( Sobre o que é realmente importante #2 – ou “este país não é para velhos" )
A A.L. caminhava pelas ruas do centro do Porto e deu com um senhor idoso encostado ao muro da estação da Trindade. Chamou-lhe a atenção porque ele aparentava não se sentir bem. Então, ela se aproximou e começou a conversar com ele.
Era um senhor de 72 anos, que vinha do tratamento de quimioterapia do Hospital São João. Ele estava exausto do tratamento, sem comer, sem dinheiro para transporte, viúvo e sem filhos e, por isso, estava sozinho. Completamente sozinho. Caminhava no seu passo lento. Como ele não tinha dinheiro, fazia o percurso a pé para voltar a casa. Outro detalhe importante é que a casa dele é em Gaia. Outro detalhe, ainda mais importante, como o Hospital São João é no Porto e ele mora em Gaia, o hospital não lhe assegurava o transporte. Relembro: um senhor de 72 anos, sozinho, sem dinheiro no bolso, a morar noutra cidade e com cancro. Tem de ir a pé. Se quer se tratar tem de ir a pé.
A A.L. disse-me “Não pude fazer muito. Seis euros e compaixão”. Ela deu-lhe o cartão com o seu endereço e ofereceu-lhe ajuda. “O homem tinha tanta dignidade”. Diz-me que estes episódios acontecem-lhe constantemente. Pergunta-me: “Porque eu? Sou diferente? Não. Apenas páro. Só parei.”. És diferente e fazes a diferença, afirmo-lhe.
“Eu sou infeliz pela humanidade em si. Tenho pena das pessoas, mas não é pena das que estão na miséria. Tenho pena das pessoas que têm o suficiente para não se interessarem pelas demais.

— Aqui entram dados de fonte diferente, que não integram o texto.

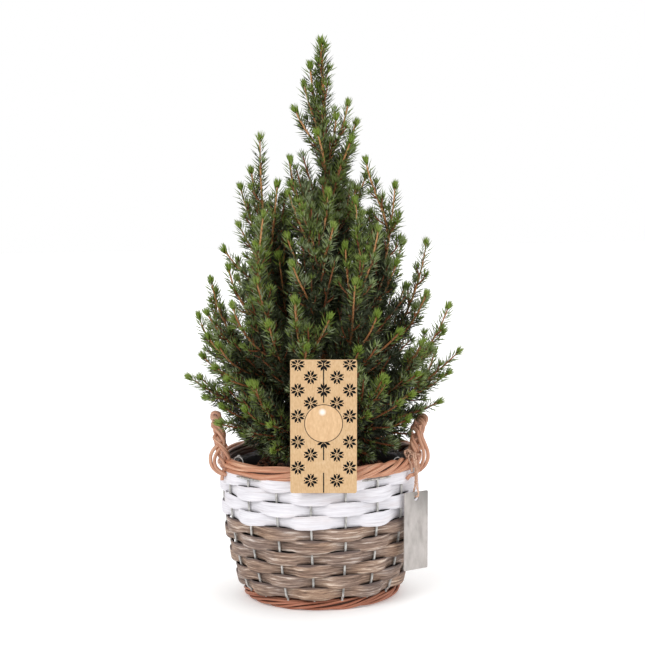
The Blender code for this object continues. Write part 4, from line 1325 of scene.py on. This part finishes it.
def shootTo(tip, fork, kind):
    name, start, ahead = fork
    away = tip - start
    length = np.linalg.norm(away)
    upward = 0.10 + 0.26 * min(1.0, max(0.0, (tip[2] - 0.20) / 0.12))
    if kind == "skirt":
        upward = 0.10
    ending = unit(unit(away) * (1 - upward) + np.array((0, 0, 1.0)) * upward)
    bend = draw.normal(0, 0.005 * length / 0.1, 3)
    path = bezier(start, start + ahead * length * 0.34, tip - ending * length * 0.46 + bend, tip, 22)
    path = cutShort(path, crown["stemShort"])
    return {"path": path, "owner": name, "level": 1, "kind": kind, "thick": 0.00116, "leafFrom": 0.10}


def growSides(parent, level):
    # side shoots leave all round, longer the further they are from the parent's tip
    look = crown["levels"][level]
    path = parent["path"]
    lengths = pathLengths(path)
    total = lengths[-1]
    tangents, across, upward = carriedFrames(path)
    turn = draw.uniform(0, tau)
    back = draw.uniform(*look["from"])
    spacing, sideShare = look["spacing"], crown["sideShare"]
    leader = parent["owner"] == "leader" and parent["level"] == 0
    if leader:
        back, spacing, sideShare = (crown["leader"][key] for key in ("from", "spacing", "sideShare"))
    elif path[-1][2] > crown["sparseAbove"]:
        spacing *= crown["sparser"]
    made = []
    while back < total * look["over"]:
        turn += crown["goldenTurn"] + draw.normal(0, 0.25)
        at = total - back
        i = min(int(np.searchsorted(lengths, at)), len(path) - 1)
        step = (path[i] - path[i - 1]) * (at - lengths[i - 1])
        start = path[i - 1] + step / max(lengths[i] - lengths[i - 1], 1e-9)
        radial = across[i] * math.cos(turn) + upward[i] * math.sin(turn)
        angle = crown["sideAngle"] * draw.uniform(0.75, 1.25)
        reach = back * sideShare * draw.uniform(0.72, 1.18)
        longest = look["longest"] * draw.uniform(0.7, 1.05)
        reach = min(longest, max(crown["sideShortest"] * draw.uniform(0.8, 1.2), reach))
        away = tangents[i] * math.cos(angle) + radial * math.sin(angle)
        ending = unit(tangents[i] * 0.85 + radial * 0.30 + np.array((0, 0, 0.34)))
        tip = start + away * reach * 0.62 + ending * reach * 0.38
        back += spacing * draw.uniform(0.75, 1.3)
        # fewer point straight down, and fewer stand low on the leader
        if radial[2] < -0.55 and draw.random() < 0.35:
            continue
        if leader and back > crown["leader"]["thinFrom"] and draw.random() < crown["leader"]["thinned"]:
            continue
        if tip[2] < crown["lowest"] or outwardShare(tip)[0] > 1.04:
            continue
        side = bezier(start, start + away * reach * 0.36, tip - ending * reach * 0.34, tip, 9)
        made.append({"path": side, "owner": parent["owner"], "level": level, "kind": "side",
                     "thick": look["thick"], "leafFrom": 0.06})
    return made


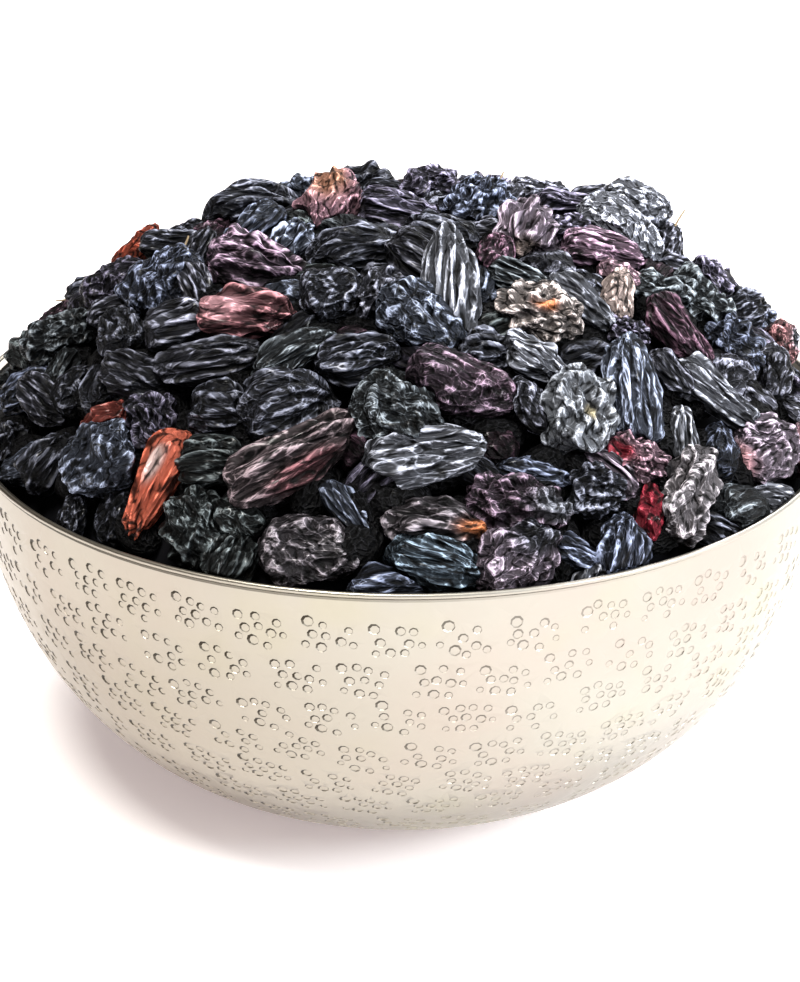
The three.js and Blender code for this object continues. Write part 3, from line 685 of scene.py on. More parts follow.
def meshFrom(name, parts):
    corners = np.concatenate([part["points"].reshape(-1, 3) for part in parts]) * mm
    faces, start = [], 0
    for part in parts:
        count, size = part["points"].shape[:2]
        shifts = start + np.arange(count) * size
        faces.append((part["faces"][None, :, :] + shifts[:, None, None]).reshape(-1, 3))
        start += count * size
    faces = np.concatenate(faces)
    mesh = bpy.data.meshes.new(name)
    mesh.vertices.add(len(corners))
    mesh.vertices.foreach_set("co", corners.astype(np.float32).ravel())
    mesh.loops.add(len(faces) * 3)
    mesh.loops.foreach_set("vertex_index", faces.astype(np.int32).ravel())
    mesh.polygons.add(len(faces))
    mesh.polygons.foreach_set("loop_start", (np.arange(len(faces)) * 3).astype(np.int32))
    mesh.polygons.foreach_set("use_smooth", np.ones(len(faces), bool))
    mesh.update(calc_edges=True)
    mesh.validate()
    for label, kind, field in (
        ("crest", "FLOAT", "value"), ("grain", "FLOAT_VECTOR", "vector"), ("skin", "FLOAT_COLOR", "color"),
    ):
        store(mesh, label, kind, field, np.concatenate([part[label].ravel() for part in parts]))
    return addObject(name, mesh)


def store(mesh, name, kind, field, values):
    attribute = mesh.attributes.new(name, kind, "POINT")
    attribute.data.foreach_set(field, values.astype(np.float32).ravel())


# The parts of a mesh for the raisins given, folded in groups whose folds run alike
def foldAll(raisins, frequency, everyone):
    ball, rough = geodesic(frequency), geodesic(folds["rough"])
    made = {}
    for run in ("along", "any"):
        group = [raisin for raisin in raisins if looks[raisin["look"]]["run"] == run]
        if not group:
            continue
        points, crest, grain, skin = foldRaisins(group, ball, rough, everyone)
        for row, raisin in enumerate(group):
            shift = np.array(folds["shift"]) * (raisin["index"] + 1)
            made[raisin["index"]] = {
                "points": points[row:row + 1], "crest": crest[row], "grain": grain[row] + shift,
                "skin": skin[row], "faces": ball["faces"],
            }
    return made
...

Só nos temos uns aos outros e estamos todos a falhar”.
É bem verdade o que ela diz. Entendo-lhe a revolta.
Poderão, os que lêem esta breve nota, encarar esta revolta como ingenuidade. Dizer que o mundo é assim mesmo: cruel, desumano, sujo e injusto. Sabem, antes ingénua do que anestesiada. Antes ingénua do indiferente. Antes abraçar a causa dos que sofrem do que perder-me na frieza. Talvez não se possa mudar o mundo, mas acredito que se possa alterar a rotação do universo de uma pessoa. Eu acredito no valor de um gesto de amor.